Wednesday 13 May 2015

SOCIAL MEDIA AS INNOVATION


At the recent LGPro Social Media Conference in Melbourne we received a mind-boggling overview of Telstra's social media marketing paradigm from their Executive Director Communications and Chief Social Officer, Jason Laird. (All credit to Jennifer Bartlett at Red Rebel Communications for organising this.) This presentation became the back drop to all discussion that followed on the theme 'Transforming the way we do business.'

In recent years apparently Telstra decided to use its very scale to its advantage in social media, encouraging all 32,000 staff to use their networks to put out the word across an array of the company's brands. The reward for doing this might be a donation to their local preschool, for instance. Each store now also has its own facebook page. Some use this well, some don't. Telstra is running a numbers game and fielding enough horses in the race is part of the strategy. Most of us would worry about the risk management this approach involves, but Laird described mis-use of social media as a performance management issue like many others. Of those 32,000 only one person has been dismissed following misconduct, and in their view this particular incident could easily have happened on other channels instead. Tellingly, half of Telstra's customer interactions are digital and the rate of increase shows no sign of decline.

Various sessions at the conference looked at uses of social media in local government to meet key objectives - support disaster coordination, provide responsive customer service, promote events and services, engage people in decisions about their communities, give a human face to organisations and promote community spirit in local areas. Generally the people responsible for social media in local government juggled multiple roles and responsibilities and either monitored their channels on an unpaid volunteer basis after hours or not at all.
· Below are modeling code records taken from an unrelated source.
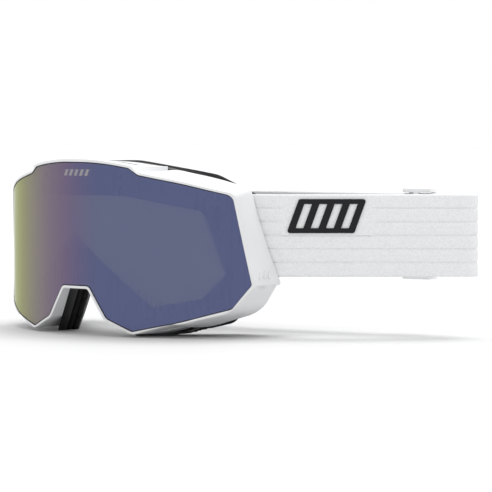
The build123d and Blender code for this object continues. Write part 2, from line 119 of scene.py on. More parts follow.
sky_lamp = bpy.data.objects.new("broad_sky_lamp", bpy.data.lights.new("broad_sky_lamp", "SUN"))
sky_lamp.data.energy, sky_lamp.data.angle = LAMP_ENERGY, LAMP_SPREAD
sky_lamp.rotation_euler = (LAMP_TARGET - LAMP_PLACE).to_track_quat("-Z", "Y").to_euler()
bpy.context.scene.collection.objects.link(sky_lamp)

world = bpy.data.worlds.new("bright_room")
bpy.context.scene.world = world
world.use_nodes = True
world.node_tree.nodes["Background"].inputs["Color"].default_value = (1.0, 1.0, 1.0, 1.0)
world.node_tree.nodes["Background"].inputs["Strength"].default_value = 1.0
bpy.context.scene.view_settings.view_transform = "Standard"

# %% [markdown]
# ## A short way to write materials
# A material is a net of nodes. Here one class stands for a socket, so that a sum of patterns
# reads as a sum, and another stands for the whole finish and adds any node in one call. A
# number that is the same all over goes straight to the shader's own socket.

# %% Material helpers
class Tone:
    """One output socket. Arithmetic on it adds the Math node that does the sum."""

    def __init__(self, finish, socket):
        self.finish, self.socket = finish, socket

    def sum(self, operation, first, second=None):
        inputs = {0: first} if second is None else {0: first, 1: second}
        return self.finish.node("Math", {"operation": operation}, inputs)

    def __add__(self, other):
        return self.sum("ADD", self, other)

    def __sub__(self, other):
        return self.sum("SUBTRACT", self, other)

    def __rsub__(self, other):
        return self.sum("SUBTRACT", other, self)

    def __mul__(self, other):
        return self.sum("MULTIPLY", self, other)

    def __abs__(self):
        return self.sum("ABSOLUTE", self)

    __radd__ = __add__
    __rmul__ = __mul__

    def wave(self):
        return self.sum("SINE", self)

    def step_over(self, limit, softness):
        """0 below the limit, 1 above it, with a soft edge."""
        sides = {0: self, 1: limit - softness, 2: limit + softness, 3: 0.0, 4: 1.0}
        return self.finish.node("MapRange", {"interpolation_type": "SMOOTHSTEP"}, sides)


class Finish:
    """One material, built round a Principled shader."""

    def __init__(self, name, **constants):
        self.material = bpy.data.materials.new(name)
        self.material.use_nodes = True
        self.tree = self.material.node_tree
        self.shader = self.tree.nodes["Principled BSDF"]
        self.feed(**constants)

    def plug(self, socket, value):
        if isinstance(value, Tone):
            self.tree.links.new(value.socket, socket)
        elif isinstance(value, tuple) and len(value) == 3 and len(socket.default_value) == 4:
            socket.default_value = (*value, 1.0)
        else:
            socket.default_value = value

    def node(self, kind, settings=None, inputs=None, output=0):
        made = self.tree.nodes.new("ShaderNode" + kind)
        for key, value in (settings or {}).items():
            setattr(made, key, value)
        for key, value in (inputs or {}).items():
            self.plug(made.inputs[key], value)
        return Tone(self, made.outputs[output])

    def feed(self, **sockets):
        """base_color=... goes to Base Color, and so on."""
        for key, value in sockets.items():
            self.plug(self.shader.inputs[key.replace("_", " ").title().replace("Ior", "IOR")], value)

    def place(self):
        return self.node("TexCoord", output="Object")

    def noise(self, where, scale, detail=2.0, rough=0.5):
        inputs = {"Vector": where, "Scale": scale, "Detail": detail, "Roughness": rough}
        return self.node("TexNoise", None, inputs)

    def cells(self, where, scale):
        return self.node("TexVoronoi", {"feature": "F1"}, {"Vector": where, "Scale": scale})

    def split(self, where):
        spread = self.tree.nodes.new("ShaderNodeSeparateXYZ")
        self.plug(spread.inputs[0], where)
        return [Tone(self, out) for out in spread.outputs]

    def blend(self, share, first, second):
        return self.node("Mix", {"data_type": "RGBA"}, {0: share, 6: first, 7: second}, output=2)

    def bump(self, height, depth):
        """depth is how tall a height of 1 stands, in metres."""
        self.feed(normal=self.node("Bump", None, {"Height": height, "Distance": depth, "Strength": 1.0}))


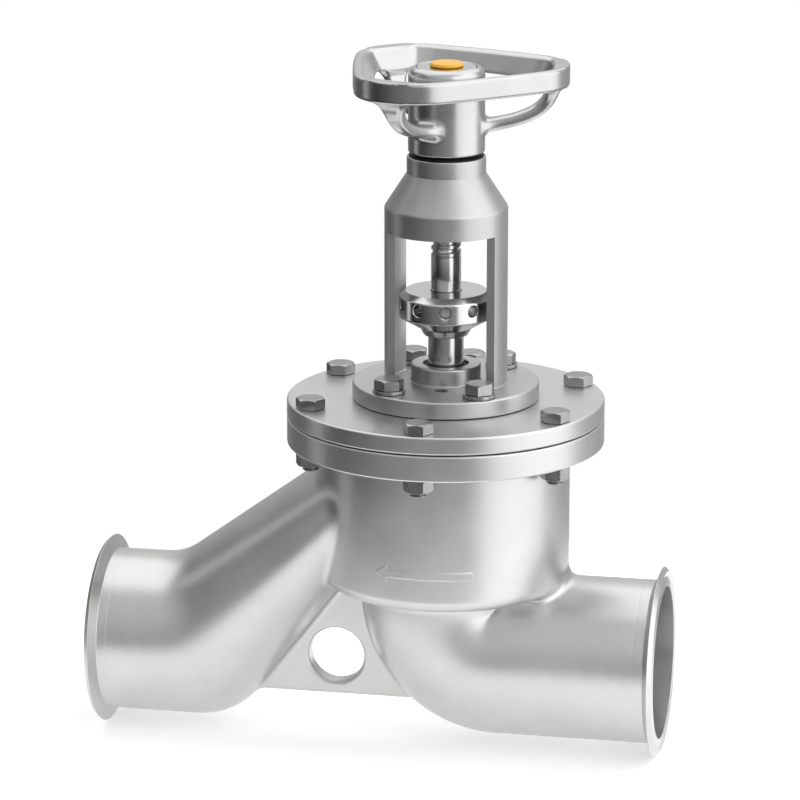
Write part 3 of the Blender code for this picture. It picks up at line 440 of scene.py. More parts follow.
def flange_and_cover():
    """The body flange and the bonnet cover with their bolt holes."""
    bolts = centres_of("cover_bolt", 6)
    plate_bolts = centres_of("yoke_bolt", 4)
    for node in ("body_flange", "bonnet_cover"):
        item = turned(node)
        low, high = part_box(node)
        for centre in bolts:
            cut(item, rod(BOLT_HOLE, low.z - PAST, high.z + PAST, centre))
        if node == "bonnet_cover":
            for centre in plate_bolts:
                cut(item, rod(BOLT_HOLE, high.z - PLATE_BOLT_DEPTH, high.z + PAST, centre))
            reach, angle, radius = TELL_TALE
            cut(item, rod(radius, low.z - PAST, high.z + PAST, polar(reach, angle).to_2d()))
        shade(item)
        place(item, node)


def window_cutter(side):
    """What is open on one side of the yoke, round the boss."""
    far = WINDOW_REACH
    outline = [(-far, WINDOW_LOW), (far, WINDOW_LOW), (far, WINDOW_HIGH), (-far, WINDOW_HIGH)]
    rings = [[(x, side * y, z) for x, z in outline] for y in (WINDOW_HALF, far)]
    item = loft("window", rings, False)
    cut(item, rod(BOSS_CLEAR, WINDOW_LOW - PAST, WINDOW_LOW + BOSS_RISE, segments=SEGMENTS))
    return item


def yoke_piece():
    """The yoke: a turned casting with two windows, its bolt holes and the tell-tale hole."""
    item = turned("yoke")
    for side in (-1.0, 1.0):
        cut(item, window_cutter(side))
    for centre in centres_of("yoke_bolt", 4):
        cut(item, rod(BOLT_HOLE, WINDOW_LOW - PLATE_THROUGH, WINDOW_LOW + PAST, centre))
    reach, angle, radius = TELL_TALE
    middle = polar(reach, angle).to_2d()
    cut(item, rod(radius, WINDOW_LOW - PLATE_THROUGH, WINDOW_LOW + PAST, middle))
    bevel = item.modifiers.new("edges", "BEVEL")
    bevel.width = YOKE_EDGE
    bevel.segments = 2
    bevel.limit_method = "ANGLE"
    bevel.angle_limit = SHARP_ANGLE
    settle(item)
    shade(item)
    place(item, "yoke")


def collar_piece():
    """The collar between spindle and stem, with flared tommy bar holes round it."""
    item = turned("collar")
    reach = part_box("collar")[1].x
    for index in range(COLLAR_HOLES):
        angle = COLLAR_HOLE_START + 2 * math.pi * index / COLLAR_HOLES
        flare = COLLAR_HOLE + COLLAR_HOLE_FLARE
        levels = [
            (COLLAR_HOLE, COLLAR_HOLE_END), (COLLAR_HOLE, reach - COLLAR_HOLE_FLARE),
            (flare, reach), (flare, reach + PAST)]
        tool = loft("hole", [circle(radius, height, 40) for radius, height in levels], False)
        turn = Matrix.Rotation(angle, 4, "Z") @ Matrix.Rotation(math.pi / 2, 4, "Y")
        tool.data.transform(Matrix.Translation((0.0, 0.0, COLLAR_HOLE_HEIGHT)) @ turn)
        cut(item, tool)
    shade(item)
    place(item, "collar")


# --- shapes from distance fields -----------------------------------------------------


def blend_union(a, b, width):
    """The nearer of two fields, with a round fillet where they meet."""
    share = np.maximum(width - np.abs(a - b), 0.0) / width
    return np.minimum(a, b) - share * share * width / 4


def blend_cut(a, b, width):
    """The farther of two fields, with a round edge where they meet."""
    return -blend_union(-a, -b, width)


# How often points move towards the surface, and how far a slope is felt for, in grid steps
SURFACE_MOVES = 4
MOVE_REACH = 0.05
NORMAL_REACH = 1 / 6
CORNERS = np.array([(i, j, k) for i in (0, 1) for j in (0, 1) for k in (0, 1)])
CELL_EDGES = [
    (a, b) for a in range(8) for b in range(a + 1, 8) if np.abs(CORNERS[a] - CORNERS[b]).sum() == 1]


def cell_points(values, cells):
    """Where a field's zero surface passes through some grid cells, in grid steps."""
    reach = cells[:, None, :] + CORNERS[None, :, :]
    at_corners = values[reach[..., 0], reach[..., 1], reach[..., 2]]
    total = np.zeros((len(cells), 3))
    count = np.zeros(len(cells))
    for a, b in CELL_EDGES:
        first = at_corners[:, a]
        second = at_corners[:, b]
        crossed = (first < 0) != (second < 0)
        span = np.where(crossed, first - second, 1.0)
        share = first / span
        total += np.where(crossed, 1.0, 0.0)[:, None] * (
            CORNERS[a] + share[:, None] * (CORNERS[b] - CORNERS[a]))
        count += crossed
    return cells + total / count[:, None]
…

In some ways the concluding panel session was the most interesting. We considered the known facts, trends and threats:
  • Volumes of social media interactions will increase dramatically as more of the general public (and particularly young people) elect and expect to interact online with organisations; 
  • Social media is an opportunity for a conversation without media intermediaries; many Councils are releasing information on their facebook pages rather than via traditional media releases for this reason;
  • Posting information online is cheaper than newspaper advertisements or home letter drops and is a viable alternative in many instances;
  • We may need to rethink business processes as well as people go mobile - links to submit online are more user friendly than paper forms;
  • Social media engagement can be immediate and measurable;
  • Social media can allow extended conversations around complex issues and help Councils make better informed decisions;
  • Social media can be more effective in engaging particular audience segments (e.g. the young) than traditional channels
  • Social media communication is best harnessed with a whole of organisation approach, a diversity of voices and open two-way communication with audiences; 
  • To do nothing leaves us at risk of irrelevance and mediocrity.
It was a classic innovation dilemma. In this room full of social media practitioners, who was really prepared to let go of control and invite others, perhaps many others, in their organisation into the inner sanctum to post, tweet and respond to the general public? Best thinking indicates that we need to encourage everyone in our organisations to be leaders and nurture innovation. But at the top, we are risk averse and hesitate to let go.

It's a massive cultural shift to be willing to open the agenda to new possibilities, try new approaches, admit the possibility of failure, develop what works, and move on. Some of the younger people attending were quite pragmatic about this, advising that it's OK to make a mistake because it's ephemeral - the discussion moves on in a day or so - just don't 'hurt the brand'. For the older and more risk averse this is a new frontier with new rules, but even most savvy social media practitioners attending were reluctant to release control (even with appropriate user guidelines). We were all put on the spot and left to wonder if, how and why we could open these channels more to others, given the signposts we'd seen in the course of the day.